A baby on Xmas—or on any of the eight days of Chanukah or seven days of Kwanzaa or eight days of Las Posadas, or on el Día de los Tres Reyes or Krampusnacht, if you a real freak—is like the centerpiece, a cornucopia of distraction that allows a young player such as yourself to chill in the cut hella stoned watching Die Hard while your whole fam ogles the lil monkey. The baby will pass through more hands than coke money. It'll be off making the rounds, glad-handing, kissing other babies. Meanwhile, you'll be twisted off the nog, lampin. I mean, yeah, a baby is a joyous celestial blessing but sometimes your boy need to take a lil swim in lake me.

But for real, babies around the holidays are hella wavy. They fuck with all the adornments and decorations—colored lights, elves, all the people filled with cheer and what have you. Babies eat it up, mane. They're hella confused as to why this isn't all year round. And frankly, I am too. Christmas carols are garbage and the color scheme is foul as hell but the general vibe of the season is pretty groovy. I would be content to ride that wave for a mighty long time indeed.

I'm not into that sitting on Santa's lap mess, though. That's some creepy white people shit. The elves can stay, though. An industrious people, strong work ethic. You put that kind of manpower into green energy and a lot of our ecological and socioeconomic problems would be solved, but that's neither here nor there.

The real "reason for the season," as they say, is cosmic in nature. The rotation of the earth, the changing of the seasons, the transformation of the hours, the passage of time, the completion of the sun cycle, etc. It's a time of harvest, reflection, change, new beginnings, natural shit, pagan thangs. Babies, being creatures especially in tune with nature, feel these vibes and reflect them prismatically.

Babies don't really care about the whole Jesus thing, or the historically problematic timing of his "birthday" celebration. They're just here for the lights, large family gatherings, wrapping paper, toys, and sweets. In short, they're party animals and that's what's up. I'm with that program.

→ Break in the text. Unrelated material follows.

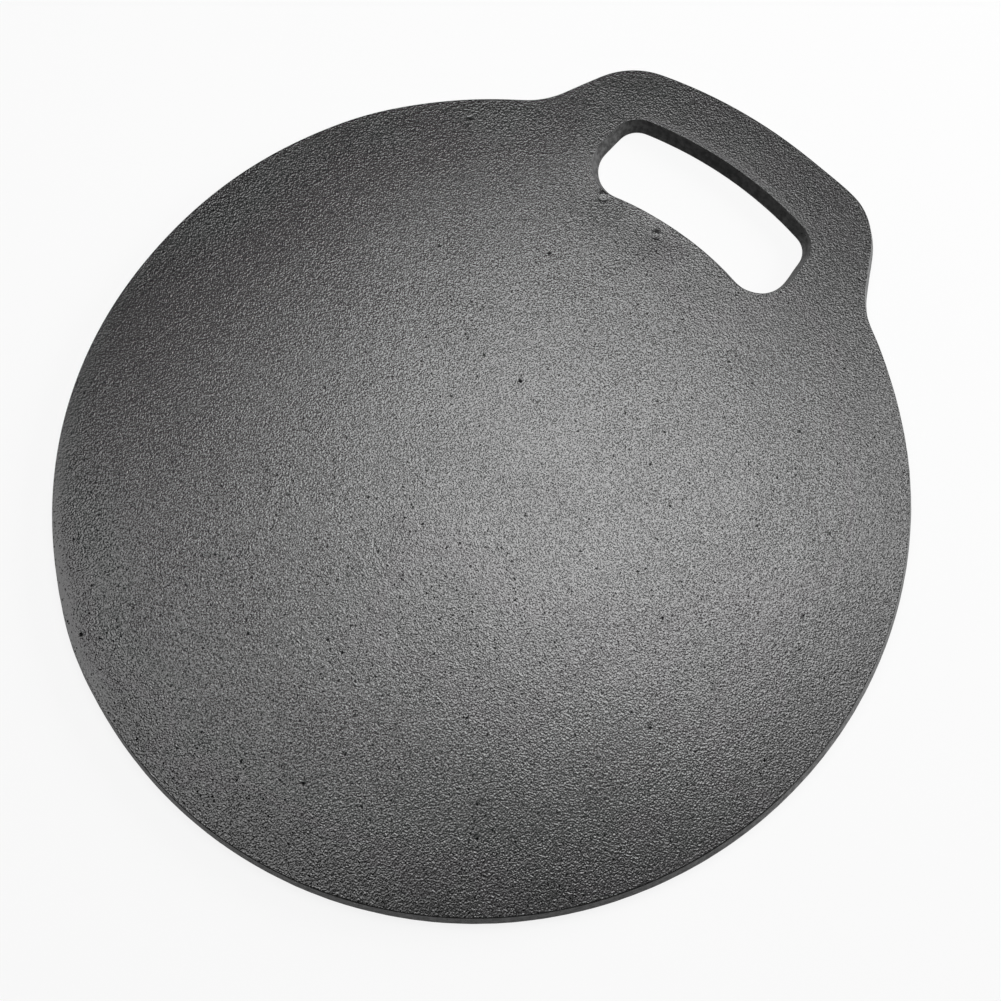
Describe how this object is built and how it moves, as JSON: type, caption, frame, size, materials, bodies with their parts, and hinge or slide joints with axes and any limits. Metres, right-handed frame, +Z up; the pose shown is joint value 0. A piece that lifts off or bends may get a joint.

The holidays are also good for introducing your baby to gambling, a good life skill. Give it a dreidel and some of those little chocolate gold coins. Smackin. L'chaim, feel me? I mean boycott Israel, but still, l'chaim, happy Chanukah. It's the festival of lights, mane. What's not to love?

Don't get it twisted, babies love Kwanzaa, too. If there's anything that gets a baby going it's tradition and reason. Just playing, but they do fuck with candles. Kwanzaa is a regular festival of lights in its own right. If you need to teach your kid more facts about Kwanzaa, please refer to the below informational music video I shot with the New York homies a few years back.

Let the baby watch A Charlie Brown Christmas. That shit's wild boring but I like the look and feel of it. The pictures are simple yet strangely elegant. Charlie Brown was the O.G. Calliou. Never seen Calliou actually, managed to dodge that bullet, but one time on tour with Danny Brown he had the aux cord and played this lil gem and it really opened up some blocked chakras for your boy. Speaking of Danny Brown, where's that Dr. Seuss-inspired kid's book I heard he was writing? Need that stocking stuffer A$AP.

Anyway, in conclusion, if you really don't fucks with the holidays, have a baby. It will renew your joy and vigor for life in general, but definitely see what it does to the soul come December when your child is nestled all snug in its bed with visions of sugar plums dancing in its head. You'll have a holly jolly time, mane.